Letters in the range "Q" through "U" may be defined in a machine-dependent fashion to stand for arbitrary operand types.

5.1.2. Multiple Alternative Constraints

Sometimes a single instruction has multiple alternative sets of possible operands. For example, on the 68000, a logical-or instruction can combine register or an immediate value into memory, or it can combine any kind of operand into a register; but it cannot combine one memory location into another.

These constraints are represented as multiple alternatives. An alternative can be described by a series of letters for each operand. The overall constraint for an operand is made from the letters for this operand from the first alternative, a comma, the letters for this operand from the second alternative, a comma, and so on until the last alternative.

If all the operands fit any one alternative, the instruction is valid. Otherwise, for each alternative, the compiler counts how many instructions must be added to copy the operands so that that alternative applies. The alternative requiring the least copying is chosen. If two alternatives need the same amount of copying, the one that comes first is chosen. These choices can be altered with the "?" and "!" characters:

?

Disparage slightly the alternative that the "?" appears in, as a choice when no alternative applies exactly. The compiler regards this alternative as one unit more costly for each "?" that appears in it.

!

Disparage severely the alternative that the "!" appears in. This alternative can still be used if it fits without reloading, but if reloading is needed, some other alternative will be used.

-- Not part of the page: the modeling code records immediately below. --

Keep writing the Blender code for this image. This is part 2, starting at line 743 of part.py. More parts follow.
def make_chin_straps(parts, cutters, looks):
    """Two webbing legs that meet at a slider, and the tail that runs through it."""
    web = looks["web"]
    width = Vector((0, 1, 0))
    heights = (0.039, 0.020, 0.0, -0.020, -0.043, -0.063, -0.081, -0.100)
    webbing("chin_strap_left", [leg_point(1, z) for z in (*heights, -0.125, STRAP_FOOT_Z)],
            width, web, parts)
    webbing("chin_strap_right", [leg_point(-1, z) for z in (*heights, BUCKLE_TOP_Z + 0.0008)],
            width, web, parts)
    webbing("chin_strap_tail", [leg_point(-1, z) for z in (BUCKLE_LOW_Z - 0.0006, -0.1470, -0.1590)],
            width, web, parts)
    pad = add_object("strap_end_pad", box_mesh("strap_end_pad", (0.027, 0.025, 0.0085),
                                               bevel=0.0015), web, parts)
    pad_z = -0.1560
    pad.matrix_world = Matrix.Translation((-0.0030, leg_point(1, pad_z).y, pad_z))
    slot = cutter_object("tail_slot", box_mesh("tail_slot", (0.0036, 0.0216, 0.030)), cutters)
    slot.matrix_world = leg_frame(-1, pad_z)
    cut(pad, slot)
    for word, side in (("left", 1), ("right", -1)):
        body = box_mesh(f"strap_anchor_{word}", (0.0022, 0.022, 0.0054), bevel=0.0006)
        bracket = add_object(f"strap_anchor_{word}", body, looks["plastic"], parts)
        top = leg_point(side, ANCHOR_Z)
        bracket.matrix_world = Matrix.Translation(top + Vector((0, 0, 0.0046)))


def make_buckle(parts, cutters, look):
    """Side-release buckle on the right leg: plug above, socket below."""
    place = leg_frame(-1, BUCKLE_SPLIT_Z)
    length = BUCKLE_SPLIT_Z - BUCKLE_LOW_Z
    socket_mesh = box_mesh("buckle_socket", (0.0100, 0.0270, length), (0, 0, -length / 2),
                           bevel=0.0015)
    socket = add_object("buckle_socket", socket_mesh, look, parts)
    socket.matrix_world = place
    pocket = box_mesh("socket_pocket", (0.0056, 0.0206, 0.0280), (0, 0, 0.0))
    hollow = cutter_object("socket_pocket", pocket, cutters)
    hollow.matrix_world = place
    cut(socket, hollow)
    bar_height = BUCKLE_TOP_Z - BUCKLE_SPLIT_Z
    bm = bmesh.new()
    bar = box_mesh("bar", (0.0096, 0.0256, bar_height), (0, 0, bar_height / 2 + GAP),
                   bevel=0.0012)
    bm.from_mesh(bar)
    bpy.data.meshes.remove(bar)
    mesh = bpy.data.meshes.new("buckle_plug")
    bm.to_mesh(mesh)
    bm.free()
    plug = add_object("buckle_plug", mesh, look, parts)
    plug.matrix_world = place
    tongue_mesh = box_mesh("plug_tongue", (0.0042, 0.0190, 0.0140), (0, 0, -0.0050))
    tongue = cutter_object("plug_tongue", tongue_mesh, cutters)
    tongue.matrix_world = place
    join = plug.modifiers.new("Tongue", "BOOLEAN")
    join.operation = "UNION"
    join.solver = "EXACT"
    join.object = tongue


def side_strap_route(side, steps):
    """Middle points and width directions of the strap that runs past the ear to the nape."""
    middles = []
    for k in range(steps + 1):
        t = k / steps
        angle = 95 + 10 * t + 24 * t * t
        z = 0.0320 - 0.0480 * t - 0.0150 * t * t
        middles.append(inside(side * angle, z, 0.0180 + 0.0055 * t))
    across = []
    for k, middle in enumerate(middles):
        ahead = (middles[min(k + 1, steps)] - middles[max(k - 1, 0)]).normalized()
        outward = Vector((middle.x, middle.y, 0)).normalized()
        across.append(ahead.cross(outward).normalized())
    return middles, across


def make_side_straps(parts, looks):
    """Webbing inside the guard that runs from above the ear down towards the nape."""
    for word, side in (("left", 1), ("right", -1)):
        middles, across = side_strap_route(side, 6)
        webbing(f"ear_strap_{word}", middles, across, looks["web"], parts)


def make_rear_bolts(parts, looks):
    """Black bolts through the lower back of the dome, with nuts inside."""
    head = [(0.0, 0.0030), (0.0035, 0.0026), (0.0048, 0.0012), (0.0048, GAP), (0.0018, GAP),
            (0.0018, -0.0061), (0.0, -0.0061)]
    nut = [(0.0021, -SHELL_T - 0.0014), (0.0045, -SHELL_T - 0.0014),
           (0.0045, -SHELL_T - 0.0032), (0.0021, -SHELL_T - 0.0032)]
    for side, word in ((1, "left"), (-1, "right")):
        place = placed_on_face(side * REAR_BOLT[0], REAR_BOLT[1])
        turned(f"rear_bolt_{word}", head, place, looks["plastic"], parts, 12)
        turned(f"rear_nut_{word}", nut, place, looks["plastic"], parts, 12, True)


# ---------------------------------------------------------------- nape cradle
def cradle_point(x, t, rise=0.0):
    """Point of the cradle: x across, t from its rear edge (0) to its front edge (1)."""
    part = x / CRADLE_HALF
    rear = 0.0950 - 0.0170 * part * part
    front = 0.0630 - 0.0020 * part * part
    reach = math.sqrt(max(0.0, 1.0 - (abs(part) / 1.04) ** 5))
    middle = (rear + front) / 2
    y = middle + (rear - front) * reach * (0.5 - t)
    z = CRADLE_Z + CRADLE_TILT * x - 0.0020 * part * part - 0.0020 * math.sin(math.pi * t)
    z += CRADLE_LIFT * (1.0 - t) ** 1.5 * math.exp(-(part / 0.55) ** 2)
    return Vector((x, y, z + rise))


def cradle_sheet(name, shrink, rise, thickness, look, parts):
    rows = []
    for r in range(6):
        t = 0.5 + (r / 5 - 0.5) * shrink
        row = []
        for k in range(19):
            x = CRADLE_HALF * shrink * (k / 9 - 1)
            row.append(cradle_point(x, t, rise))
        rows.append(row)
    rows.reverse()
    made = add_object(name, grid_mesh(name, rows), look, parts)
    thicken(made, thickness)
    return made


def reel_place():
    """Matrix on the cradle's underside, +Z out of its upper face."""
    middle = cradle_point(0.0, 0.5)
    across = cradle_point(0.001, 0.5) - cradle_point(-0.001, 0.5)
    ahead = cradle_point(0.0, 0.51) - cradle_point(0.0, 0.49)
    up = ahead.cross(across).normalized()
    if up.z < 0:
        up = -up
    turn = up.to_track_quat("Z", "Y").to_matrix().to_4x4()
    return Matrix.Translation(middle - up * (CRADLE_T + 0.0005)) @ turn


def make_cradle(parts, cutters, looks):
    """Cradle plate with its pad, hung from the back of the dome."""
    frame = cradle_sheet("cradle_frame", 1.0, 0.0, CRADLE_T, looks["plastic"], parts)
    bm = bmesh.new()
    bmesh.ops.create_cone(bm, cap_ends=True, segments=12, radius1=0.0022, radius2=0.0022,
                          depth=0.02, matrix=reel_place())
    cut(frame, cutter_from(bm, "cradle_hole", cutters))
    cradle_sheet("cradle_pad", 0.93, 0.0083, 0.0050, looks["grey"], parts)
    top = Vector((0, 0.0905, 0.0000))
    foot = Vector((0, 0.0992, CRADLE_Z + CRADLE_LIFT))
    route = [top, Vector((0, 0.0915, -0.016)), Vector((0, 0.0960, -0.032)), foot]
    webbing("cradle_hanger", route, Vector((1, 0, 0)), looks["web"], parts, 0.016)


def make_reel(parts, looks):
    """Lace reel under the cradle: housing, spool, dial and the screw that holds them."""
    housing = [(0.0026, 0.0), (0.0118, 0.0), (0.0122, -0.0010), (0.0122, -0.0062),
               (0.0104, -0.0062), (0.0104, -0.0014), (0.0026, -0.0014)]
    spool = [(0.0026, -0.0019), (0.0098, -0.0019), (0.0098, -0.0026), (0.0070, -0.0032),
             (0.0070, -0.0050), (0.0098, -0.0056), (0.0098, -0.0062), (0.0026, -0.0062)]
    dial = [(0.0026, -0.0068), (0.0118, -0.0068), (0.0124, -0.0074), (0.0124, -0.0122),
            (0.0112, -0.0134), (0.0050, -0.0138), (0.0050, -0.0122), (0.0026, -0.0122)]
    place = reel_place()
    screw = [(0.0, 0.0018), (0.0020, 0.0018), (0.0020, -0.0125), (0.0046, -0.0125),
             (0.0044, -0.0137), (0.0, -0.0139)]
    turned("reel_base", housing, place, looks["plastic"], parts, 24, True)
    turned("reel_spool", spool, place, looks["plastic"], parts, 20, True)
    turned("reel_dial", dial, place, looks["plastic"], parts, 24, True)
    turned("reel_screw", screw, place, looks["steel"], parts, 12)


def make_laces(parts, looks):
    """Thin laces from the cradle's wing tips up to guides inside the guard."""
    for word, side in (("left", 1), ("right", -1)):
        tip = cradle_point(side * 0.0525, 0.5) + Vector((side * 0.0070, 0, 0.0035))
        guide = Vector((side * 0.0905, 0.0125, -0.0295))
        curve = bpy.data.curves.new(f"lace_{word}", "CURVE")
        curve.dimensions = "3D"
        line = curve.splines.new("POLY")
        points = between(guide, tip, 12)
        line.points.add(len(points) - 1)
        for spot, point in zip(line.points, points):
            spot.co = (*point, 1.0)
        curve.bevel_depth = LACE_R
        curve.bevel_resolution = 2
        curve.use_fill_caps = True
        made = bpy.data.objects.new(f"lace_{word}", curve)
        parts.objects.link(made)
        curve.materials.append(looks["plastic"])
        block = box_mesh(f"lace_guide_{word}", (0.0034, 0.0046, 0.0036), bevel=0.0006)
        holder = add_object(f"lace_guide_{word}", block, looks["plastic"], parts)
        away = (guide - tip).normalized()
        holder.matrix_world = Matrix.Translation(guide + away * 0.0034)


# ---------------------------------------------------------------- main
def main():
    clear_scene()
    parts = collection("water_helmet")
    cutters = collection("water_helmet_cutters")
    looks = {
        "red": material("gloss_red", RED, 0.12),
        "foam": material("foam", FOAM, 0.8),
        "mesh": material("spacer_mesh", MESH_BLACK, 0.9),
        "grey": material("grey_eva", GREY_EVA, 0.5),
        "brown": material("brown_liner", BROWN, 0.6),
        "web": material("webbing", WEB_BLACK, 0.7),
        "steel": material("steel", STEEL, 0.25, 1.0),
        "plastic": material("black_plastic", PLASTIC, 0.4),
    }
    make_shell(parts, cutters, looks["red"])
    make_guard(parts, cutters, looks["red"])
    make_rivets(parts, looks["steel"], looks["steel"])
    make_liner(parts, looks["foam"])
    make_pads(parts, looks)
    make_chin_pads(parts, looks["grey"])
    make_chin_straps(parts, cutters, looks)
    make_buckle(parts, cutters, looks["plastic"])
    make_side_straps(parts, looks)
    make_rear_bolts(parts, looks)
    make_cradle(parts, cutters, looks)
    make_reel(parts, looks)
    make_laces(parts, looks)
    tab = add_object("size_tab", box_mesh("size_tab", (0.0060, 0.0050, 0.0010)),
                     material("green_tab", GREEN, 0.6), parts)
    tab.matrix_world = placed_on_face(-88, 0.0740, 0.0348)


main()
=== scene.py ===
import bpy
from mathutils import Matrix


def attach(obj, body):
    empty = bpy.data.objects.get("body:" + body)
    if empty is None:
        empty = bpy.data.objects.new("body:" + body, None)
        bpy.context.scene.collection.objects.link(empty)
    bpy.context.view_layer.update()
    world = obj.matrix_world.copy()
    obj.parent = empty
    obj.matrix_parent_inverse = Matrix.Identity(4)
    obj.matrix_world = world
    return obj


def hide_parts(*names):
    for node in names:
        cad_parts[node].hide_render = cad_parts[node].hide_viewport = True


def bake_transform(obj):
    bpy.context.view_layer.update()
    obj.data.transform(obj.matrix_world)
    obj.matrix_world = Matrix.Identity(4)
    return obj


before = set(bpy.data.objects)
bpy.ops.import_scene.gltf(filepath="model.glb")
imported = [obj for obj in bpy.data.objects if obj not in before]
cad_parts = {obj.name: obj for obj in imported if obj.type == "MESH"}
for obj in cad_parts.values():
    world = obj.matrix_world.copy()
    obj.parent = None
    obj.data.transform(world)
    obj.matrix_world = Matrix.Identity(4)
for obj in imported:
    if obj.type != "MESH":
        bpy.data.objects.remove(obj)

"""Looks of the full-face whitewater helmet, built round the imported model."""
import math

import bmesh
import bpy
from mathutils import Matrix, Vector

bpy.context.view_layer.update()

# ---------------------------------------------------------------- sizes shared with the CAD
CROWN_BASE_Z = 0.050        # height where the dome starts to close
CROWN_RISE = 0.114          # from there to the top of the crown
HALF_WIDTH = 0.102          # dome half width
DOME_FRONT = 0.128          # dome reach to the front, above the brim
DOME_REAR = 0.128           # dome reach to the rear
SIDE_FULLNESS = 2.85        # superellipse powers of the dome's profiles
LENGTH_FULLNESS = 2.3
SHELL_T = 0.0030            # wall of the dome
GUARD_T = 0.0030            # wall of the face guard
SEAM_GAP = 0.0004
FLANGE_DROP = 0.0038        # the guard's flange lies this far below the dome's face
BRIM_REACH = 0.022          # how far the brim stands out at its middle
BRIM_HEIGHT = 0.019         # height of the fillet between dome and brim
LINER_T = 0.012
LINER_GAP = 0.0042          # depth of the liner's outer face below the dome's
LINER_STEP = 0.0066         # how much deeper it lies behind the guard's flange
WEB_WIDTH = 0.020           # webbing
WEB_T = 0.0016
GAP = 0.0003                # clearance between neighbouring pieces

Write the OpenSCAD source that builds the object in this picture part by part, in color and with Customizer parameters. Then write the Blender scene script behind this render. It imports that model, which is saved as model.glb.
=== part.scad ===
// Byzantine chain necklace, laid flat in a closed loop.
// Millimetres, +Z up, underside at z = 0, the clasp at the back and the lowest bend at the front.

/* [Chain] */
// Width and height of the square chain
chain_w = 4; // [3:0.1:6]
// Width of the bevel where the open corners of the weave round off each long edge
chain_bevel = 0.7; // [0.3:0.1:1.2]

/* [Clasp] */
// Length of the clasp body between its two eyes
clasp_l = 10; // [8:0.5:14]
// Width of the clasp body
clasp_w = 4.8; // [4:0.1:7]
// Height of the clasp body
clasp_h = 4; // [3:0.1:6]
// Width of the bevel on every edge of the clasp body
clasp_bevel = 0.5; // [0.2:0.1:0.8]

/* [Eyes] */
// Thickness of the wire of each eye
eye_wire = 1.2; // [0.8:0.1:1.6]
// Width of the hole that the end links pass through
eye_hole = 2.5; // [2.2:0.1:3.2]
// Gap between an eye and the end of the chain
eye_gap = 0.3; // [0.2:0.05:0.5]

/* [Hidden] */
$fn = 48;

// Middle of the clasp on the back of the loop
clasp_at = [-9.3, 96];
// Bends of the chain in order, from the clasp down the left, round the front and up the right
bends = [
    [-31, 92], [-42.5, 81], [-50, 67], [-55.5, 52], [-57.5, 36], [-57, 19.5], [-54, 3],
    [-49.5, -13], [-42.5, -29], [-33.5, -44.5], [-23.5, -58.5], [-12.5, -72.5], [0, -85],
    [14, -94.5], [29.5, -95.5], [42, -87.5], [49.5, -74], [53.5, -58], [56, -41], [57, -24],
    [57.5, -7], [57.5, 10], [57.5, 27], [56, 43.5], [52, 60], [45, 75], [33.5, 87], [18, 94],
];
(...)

5.1.3. Constraint Modifier Characters

Here are constraint modifier characters.

"="

Means that this operand is write-only for this instruction: the previous value is discarded and replaced by output data.

"+"

Means that this operand is both read and written by the instruction.

When the compiler fixes up the operands to satisfy the constraints, it needs to know which operands are inputs to the instruction and which are outputs from it. "=" identifies an output; "+" identifies an operand that is both input and output; all other operands are assumed to be input only.

"&"

Means (in a particular alternative) that this operand is an earlyclobber operand, which is modified before the instruction is finished using the input operands. Therefore, this operand may not lie in a register that is used as an input operand or as part of any memory address.

"&" applies only to the alternative in which it is written. In constraints with multiple alternatives, sometimes one alternative requires "&" while others do not. See, for example, the "movdf" insn of the 68000.

An input operand can be tied to an earlyclobber operand if its only use as an input occurs before the early result is written. Adding alternatives of this form often allows GCC to produce better code when only some of the inputs can be affected by the earlyclobber. See, for example, the "mulsi3" insn of the ARM.

"&" does not obviate the need to write "=".

"%"

Declares the instruction to be commutative for this operand and the following operand. This means that the compiler may interchange the two operands if that is the cheapest way to make all operands fit the constraints.

"#"

Says that all following characters, up to the next comma, are to be ignored as a constraint. They are significant only for choosing register preferences.